Massachusetts’s High School Exit Exam, the MCAS, Is On the Ballot


Deep blue Massachusetts is far from the presidential campaign trail. But a high-stakes campaign has flooded the state with social media and television ads, pressing voters to consider a major change to the public school system widely seen as the nation’s best.

In Massachusetts, a generation of students has been required to complete standardized exams in English, math and the sciences to earn a high school diploma. The requirement is the capstone of a rigorous set of standards that have helped set the state apart from others on achievement tests.

On Election Day, Massachusetts voters will decide whether to change course.

A ballot measure known as Question 2 would eliminate the exams as a graduation mandate. If it passes, there would be no statewide requirements for receiving a diploma.

The proposal has provoked sharp divisions among Democrats, who control the state government.

The state’s teachers’ union, which spearheaded the ballot question, has poured millions into efforts to convince voters the exam shuts out teenagers who already have the odds stacked against them. They have pointed to research showing such mandates can push more disadvantaged students to drop out.

Several members of Congress like Representative Ayanna Pressley and Senator Elizabeth Warren, a former special education teacher, support the union, saying one test cannot measure all students’ skills.

Business executives and state leaders, including Gov. Maura Healey, also a Democrat, have urged voters to keep the test requirement, arguing the uniform standard sets one expectation for all students, regardless of their ZIP code. And The Boston Globe’s editorial board warned in grave terms that while Massachusetts schools “are the envy of the nation,” the effort “threatens one of the foundations of the state’s success.”

More than 90 percent of sophomores pass the test — called the Massachusetts Comprehensive Assessment System or MCAS — on their first try. Failing students can retake the exams several times, or lodge an appeal.

Ultimately, just hundreds of students — among more than 65,000 test takers — are annually blocked from a diploma because they do not pass the MCAS. But some 85 percent are students with disabilities or new immigrants still learning English.

Opponents of the ballot question argue that other disadvantaged students could fall behind if the state’s 300-plus districts all create their own requirements. They worry that affluent areas might set a higher bar, while low-income students could be pushed along to a diploma after meeting a minimal benchmark.

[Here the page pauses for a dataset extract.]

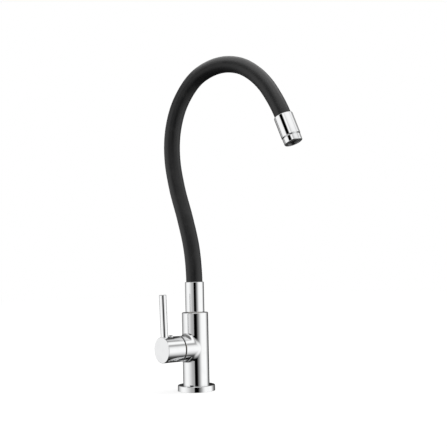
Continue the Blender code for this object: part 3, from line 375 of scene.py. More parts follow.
BODY_HEIGHT = 0.1061
BODY_EDGE = 0.0005
BODY_TOP_EDGE = 0.0016
SLIP_WALL, SLIP_FLOOR = 0.0129, 0.1050
SOCKET_R, SOCKET_FLOOR = 0.0100, 0.0770
LEVER_AXIS_Z = 0.0580
BOSS_R = 0.0172
BOSS_REACH = 0.0272
NECK_TOP, NECK_SIDE, NECK_BOTTOM = 0.0040, 0.0125, 0.0028
HEAD_BORE_R, HEAD_SEAT = 0.0138, 0.0190
VALVE_BORE_R = 0.0105
CHAMBER_R, CHAMBER_END = 0.0070, -0.0080
INLET_X, INLET_Y, INLET_R, INLET_DEPTH = 0.0042, 0.0080, 0.0050, 0.0140
WATERWAY_R, WATERWAY_TOP = 0.0030, 0.0400
STUD_X, STUD_Y, STUD_R, STUD_DEPTH = -0.0042, -0.0085, 0.0040, 0.0120
SCREW_HOLE_R, SCREW_HOLE_Z, SCREW_HOLE_FLOOR = 0.0023, 0.0972, 0.0106
BOSS_HALF_TURN = 80.0
BOSS_PATCH = (0.0345, 0.0815)
SCREW_PATCH = (0.0942, 0.1002)
SCREW_TURN = 90.0
BOSS_CELLS, REAR_CELLS, SCREW_CELLS = 64, 80, 8
PORT_CELLS = 48
WEB_ROWS, WEB_SPREAD = 16, 1.6
BOSS_ROWS = 7
FILLET_ROWS = 16
NECK_STEP = 1e-4


def lines(low, high, cells):
    """Evenly spaced lines of a patch."""
    return np.linspace(low, high, cells + 1)


def on_wall(axis, radius, turns, heights):
    """Points of a round wall and their outward directions."""
    origin, across, beside, along = axis
    outs = np.cos(turns)[..., None] * across + np.sin(turns)[..., None] * beside
    return origin + radius * outs + heights[..., None] * along, outs


def wall(axis, radius, turns, heights):
    """Sheet of a round wall between lines of turn (degrees) and height."""
    turn, height = np.meshgrid(np.radians(turns), heights)
    return grid(*on_wall(axis, radius, turn, height))


def round_the_patch(turns, heights, centre):
    """Outer edge of a patch as (turn, height), and the angle round its centre at each."""
    half = math.pi / 4
    edge, angles = [], []
    for turn in turns[:-1]:
        edge.append((turn, heights[-1]))
        angles.append(half * (turn - centre) / (turns[-1] - centre))
    middle = (heights[0] + heights[-1]) / 2
    reach = heights[-1] - middle
    for height in heights[:0:-1]:
        edge.append((turns[-1], height))
        angles.append(2 * half - half * (height - middle) / reach)
    for turn in turns[:0:-1]:
        edge.append((turn, heights[0]))
        angles.append(4 * half - half * (turn - centre) / (turns[-1] - centre))
    for height in heights[:-1]:
        edge.append((turns[0], height))
        angles.append(6 * half + half * (height - middle) / reach)
    edge.append(edge[0])
    angles.append(angles[0] + 2 * math.pi)
    return np.array(edge), np.array(angles)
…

High school exit exams gained traction during the early 2000s. They were meant to boost achievement by raising standards and to signal to colleges and employers that students were prepared. But many states moved away from the exams over the last decade, believing that offering more options to prove skills could benefit disadvantaged students.

Today, Massachusetts is one of only nine states that rely on an exit exam for graduation.

The debate over whether to do away with the Massachusetts requirement comes as educators across the nation grapple with how to address achievement gaps that worsened during the pandemic.

Several other states have eased standards, lowering passing scores in reading and math. Grade inflation has grown since the pandemic, even as students struggle with learning loss. And in Massachusetts, the graduation rate rose slightly between 2019 and 2023, despite soaring rates of school absences.

Thomas Dee, a professor at Stanford’s Graduate School of Education who is against throwing out the requirement, said he worries the trends reveal “a kind of fatigue and a lowering of expectations” in the wake of Covid.

“We know the harm done to this star-crossed generation of children is still very much with us,” Mr. Dee said, adding that states could be pushing an “educational debt” down the road, leaving students unaware that they may not be ready for college courses.

Because of federal testing mandates, 10th graders will continue to sit for the exams even if voters approve the ballot measure, though their scores will not be used by the state.

But supporters of the ballot question say that removing the stakes could give teenagers freedom to learn more than what will end up on a test. Many teachers in the United States take more than 12 days to prepare students for state exams, and some in higher poverty schools spend over a month, according to one survey from George Washington University’s Center on Education Policy.

Max Page, the president of the teachers’ union, the Massachusetts Teacher Association, argued that warnings over a deterioration of excellence are overblown. The state’s hallmark rigorous standards are infused through the education system, he said, from curriculum to teacher certification to oversight.

“That’s the core that makes our schools the best in the country,” Mr. Page said. “Not this one-time standardized test.”

If the ballot measure passes, the exam would be eliminated as a requirement for this spring’s Class of 2025.

Several experts said the fight over the test could miss the point. A requirement that immigrant students still learning English pass a test in English, for example, suggests “a mismatch” in expectations and support for those students said John Papay, an associate professor at Brown University who has studied high-stakes exams.

“Is it the test — or is it the standards — that are preventing students from graduating?” he asked. “I think the testing is a red herring.”